By Andra Gillespie, Emory University

Last week, I had the privilege of presenting at a conference about Jesse Jackson at the University of Michigan.  There, we discussed the many implications of Jackson’s 1984 and 1988 presidential campaigns.  As the late political scientist Ron Walters, who advised Jackson in 1988, argued in Black Presidential Politics in America, there was a value in insurgent candidates running for office, even if they lost.  If they were able to make a strong showing, even at the primary level, they might be able to turn their votes into leverage to change the inner workings of their own parties.  Jackson, while finishing second in the 1988 Democratic primaries, translated his support into demands which had a lasting impact on the Democratic Party.  From making the condemnation of apartheid a platform issue to paving the way for the ascension of a black man, Ron Brown, to the head of the DNC to moving Democratic primaries toward a more proportional allocation of votes, Jackson tilled the ground which allowed Barack Obama to emerge successfully from the Democratic field twenty years later.  As I argued in Ann Arbor, “sometimes you have to lose to win.”

It would probably seem obvious to many that Bernie Sanders ended up playing a leverage role in Democratic Party politics in this election cycle.  Though he did not secure the Democratic Party nomination, his candidacy did impact this year’s platform, which many would argue is the Democratic Party’s most progressive platform yet.  His coalition seems poised to further reform the Democratic delegate allocation system, which could have a huge impact on future nomination processes.  And, in the wake of Hillary Clinton’s defeat, progressive voices will no doubt play a leading role in reorganizing the party and pushing it ideologically to the left.

Sanders’ relative success in gaining leverage stands in sharp contrast to the efforts of reform-minded Republicans.  While a clear #NeverTrump faction emerged in the Republican Party, they were neither large nor cohesive enough to seriously challenge Trump in either the primaries or the general election.

As scholars, we will spend the next few years trying to explain why a large and cohesive anti-Trump coalition did not emerge in 2016.  For now, let me throw out a few hypotheses.  I’m sure that part of the story is that the ideological sorting that many have noted over the last few decades has taken its toll on the party, isolating the remaining moderates and shrinking the ranks of “establishment” Republicans.  However, we should also be willing to explore the possibility that Republicans are averse to leverage politics.  Rather than being willing to forego an electoral victory to the despised Hillary Clinton, many establishment-minded Republicans held their noses and voted for Trump.  In short, they would have rather won this year than withdraw their votes, force a loss, and prompt a discussion about the long-term utility and normative appropriateness of winning elections by appealing to the racial resentments of some voters.

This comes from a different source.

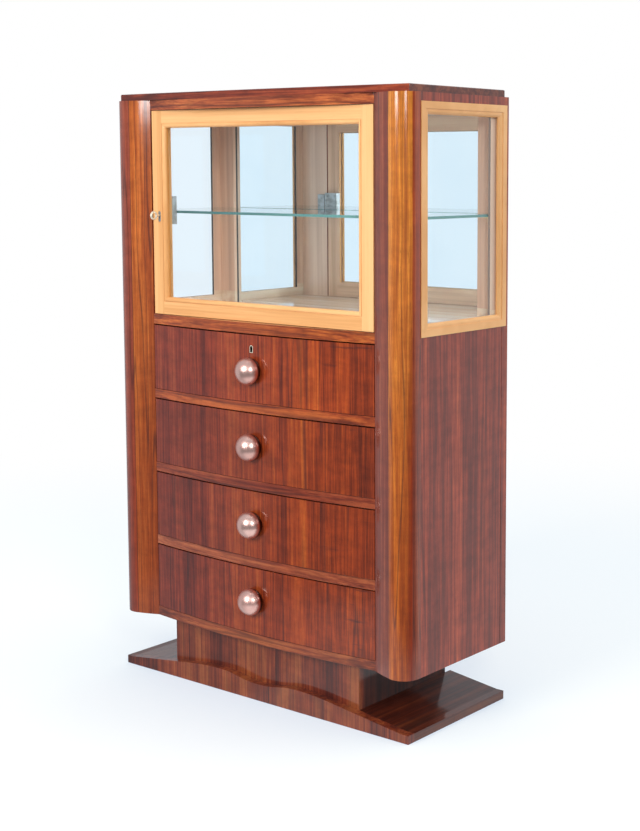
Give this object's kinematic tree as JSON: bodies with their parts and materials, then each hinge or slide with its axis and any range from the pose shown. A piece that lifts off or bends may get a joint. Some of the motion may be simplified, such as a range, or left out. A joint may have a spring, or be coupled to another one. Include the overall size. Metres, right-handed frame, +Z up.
{
  "type": "display cabinet",
  "caption": "Bow-fronted display cabinet with round front columns, a glazed door and side windows over drawers with ball knobs, on a flared plinth base.",
  "frame": {"origin": "on the floor, under the middle of the cabinet's whole outline, knobs included", "axes": "+X to the cabinet's right as one faces it, +Y to its back, +Z up; the front faces -Y"},
  "size_m": [0.902, 0.404, 1.4],
  "materials": {
    "veneer": "satin lacquered reddish veneer",
    "pale_frame": "satin lacquered honey maple",
    "lining": "matt pale veneer",
    "inner_wood": "plain sanded wood",
    "glass": "clear float glass",
    "mirror": "silvered glass",
    "brass": "polished",
    "knob_metal": "satin copper tone",
    "steel": "satin"
  },
  "bodies": {
    "cabinet": {"base_board": "veneer", "plinth_back": "veneer", "base_fascia": "veneer", "base_wing_left": "veneer", "base_wing_right": "veneer", "plinth_front": "veneer", "plinth_sides": "veneer", "side_left": "veneer", "side_right": "veneer", "rear_post_left": "veneer", "rear_post_right": "veneer", "pilaster_left": "veneer", "pilaster_right": "veneer", "case_top": "veneer", "top_slab": "veneer", "header_rail": "veneer", "sill_rail": "veneer", "drawer_rail_1": "veneer", "drawer_rail_2": "veneer", "drawer_rail_3": "veneer", "bottom_rail": "veneer", "case_bottom": "inner_wood", "back_panel": "inner_wood", "drawer_runners": "inner_wood", "vitrine_floor": "lining", "window_linings": "lining", "side_frame_left": "pale_frame", "side_frame_right": "pale_frame", "side_glass_left": "glass", "side_glass_right": "glass", "mirror": "mirror", "shelf_glass": "glass", "shelf_studs": "brass", "hinge_case_plates": "brass"},
    "door": {"door_stile_left": "pale_frame", "door_stile_right": "pale_frame", "door_rail_top": "pale_frame", "door_rail_bottom": "pale_frame", "door_moulding": "pale_frame", "door_glass": "glass", "door_glass_bead": "pale_frame", "hinge_door_plates": "brass", "door_lock_case": "steel"},
    "door_key": {"door_key": "brass"},
    "door_lock_bolt": {"door_lock_bolt": "brass"},
    "drawer_1": {"drawer_front_1": "veneer", "drawer_box_1": "inner_wood", "drawer_knob_1": "knob_metal", "drawer_lock": "steel", "drawer_escutcheon": "brass"},
    "drawer_2": {"drawer_front_2": "veneer", "drawer_box_2": "inner_wood", "drawer_knob_2": "knob_metal"},
    "drawer_3": {"drawer_front_3": "veneer", "drawer_box_3": "inner_wood", "drawer_knob_3": "knob_metal"},
    "drawer_4": {"drawer_front_4": "veneer", "drawer_box_4": "inner_wood", "drawer_knob_4": "knob_metal"},
    "drawer_lock_bolt": {"drawer_lock_bolt": "brass"}
  },
  "joints": [
    {"name": "door_hinge", "type": "hinge", "parent": "cabinet", "child": "door", "pos_m": [0.332, -0.133, 1.12], "axis": [0, 0, 1], "range_deg": [0, 105]},
    {"name": "door_key_turn", "type": "hinge", "parent": "door", "child": "door_key", "pos_m": [-0.318, -0.14, 1.114], "axis": [0, -1, 0], "range_deg": [0, 180]},
    {"name": "door_bolt_slide", "type": "slide", "parent": "door", "child": "door_lock_bolt", "axis": [-1, 0, 0], "range_m": [0, 0.007]},
    {"name": "drawer_1_slide", "type": "slide", "parent": "cabinet", "child": "drawer_1", "axis": [0, -1, 0], "range_m": [0, 0.25]},
    {"name": "drawer_2_slide", "type": "slide", "parent": "cabinet", "child": "drawer_2", "axis": [0, -1, 0], "range_m": [0, 0.25]},
    {"name": "drawer_3_slide", "type": "slide", "parent": "cabinet", "child": "drawer_3", "axis": [0, -1, 0], "range_m": [0, 0.25]},
    {"name": "drawer_4_slide", "type": "slide", "parent": "cabinet", "child": "drawer_4", "axis": [0, -1, 0], "range_m": [0, 0.25]},
    {"name": "drawer_bolt_lift", "type": "slide", "parent": "drawer_1", "child": "drawer_lock_bolt", "axis": [0, 0, 1], "range_m": [0, 0.007]}
  ],
  "couplings": [
    {"joint": "door_key_turn", "follows": "door_bolt_slide", "rad_per_m": 446}
  ]
}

This reluctance to vigorously challenge those who would appeal to ethnocentrism, especially in the face of the most racially charged presidential election since the 1960’s, could have serious long-term consequences for the Republican Party.  As a result of the work of scholars like Edward Carmines and James Stimson, Katherine Tate, Vincent Hutchings, Nick Valentino, Tali Mendelberg, Donald Kinder and Lynn Sanders, we have known for years about the racial undercurrent in Republican Party appeals that goes back to the days of Barry Goldwater and Richard Nixon.  While economic and cultural issues no doubt played a role in Trump’s appeal to his base, it is also undeniable that he appealed to white racial resentment as well.

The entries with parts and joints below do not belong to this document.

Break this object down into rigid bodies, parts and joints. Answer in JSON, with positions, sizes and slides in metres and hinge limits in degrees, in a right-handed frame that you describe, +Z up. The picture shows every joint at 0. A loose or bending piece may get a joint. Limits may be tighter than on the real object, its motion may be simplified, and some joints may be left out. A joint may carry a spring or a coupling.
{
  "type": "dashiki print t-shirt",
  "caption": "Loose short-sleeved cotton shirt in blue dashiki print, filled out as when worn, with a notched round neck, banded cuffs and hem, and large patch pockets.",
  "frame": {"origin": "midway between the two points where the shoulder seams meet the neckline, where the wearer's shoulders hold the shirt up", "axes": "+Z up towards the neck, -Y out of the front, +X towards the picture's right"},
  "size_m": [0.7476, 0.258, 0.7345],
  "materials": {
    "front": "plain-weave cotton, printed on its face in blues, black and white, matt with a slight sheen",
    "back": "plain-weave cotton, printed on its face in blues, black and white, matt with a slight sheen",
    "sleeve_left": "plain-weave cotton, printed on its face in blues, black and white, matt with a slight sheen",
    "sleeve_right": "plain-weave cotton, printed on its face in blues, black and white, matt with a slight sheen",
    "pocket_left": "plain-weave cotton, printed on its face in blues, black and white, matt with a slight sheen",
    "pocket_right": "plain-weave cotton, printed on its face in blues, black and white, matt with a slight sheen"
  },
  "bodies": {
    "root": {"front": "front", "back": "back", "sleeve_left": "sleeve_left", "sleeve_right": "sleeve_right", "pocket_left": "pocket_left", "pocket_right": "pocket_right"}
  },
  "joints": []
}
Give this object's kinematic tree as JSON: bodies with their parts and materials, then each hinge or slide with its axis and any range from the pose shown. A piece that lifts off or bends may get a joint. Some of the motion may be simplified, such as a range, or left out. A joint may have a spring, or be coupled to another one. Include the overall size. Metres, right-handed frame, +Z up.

The problem is, while the “demographics is Democratic destiny” argument, which proffers that Democrats are poised to be increasingly successful as America becomes more racially and ethnically diverse, has not fully manifested yet in electoral politics, it does not mean that it will not eventually prove to be true.  The demographics of the country are still rapidly changing.  And while the Obama coalition was not as cohesive or as enthusiastic in 2016 as it was in 2008 and 2012, the reality is, as Vince Hutchings recently pointed out at a forum sponsored by Emory and the Carter Center, that a supermajority of racial and ethnic minorities voted Democratic in this year’s election.  If these patterns of voting behavior continue and Republicans elect to shore up their constituent base by appealing to the racial resentments of some voters, they will soon be making their appeals to a smaller and smaller constituency and may find it harder and harder to win national elections.

Beyond the demographic argument, though, is the normative question of appealing to racial resentment.  Do we really want to see another election like 2016?  As a society, do we want our candidates to win election by appealing to racial and religious resentments?

I am sure that many on both sides of the aisle were alarmed at the tone of this election.  And I hope that in the future, strong voices will emerge to challenge both parties to be vigilant against the racial excesses that plagued this election and previous elections.  In order to do that, though, sometimes party leaders will need to be willing to lose an election or two to force the discussion.  In this case, Republicans will have to ask if keeping Hillary Clinton out of the White House was worth the vitriol and the subsequent potential policy proposals that were unleashed as a result of this election.

Andra Gillespie is Associate Professor of Political Science and Director of the James Weldon Johnson Institute for the Study of Race and Difference at Emory University.  She is the author of The New Black Politician: Cory Booker, Newark and Post-Racial America (NYU Press, 2012).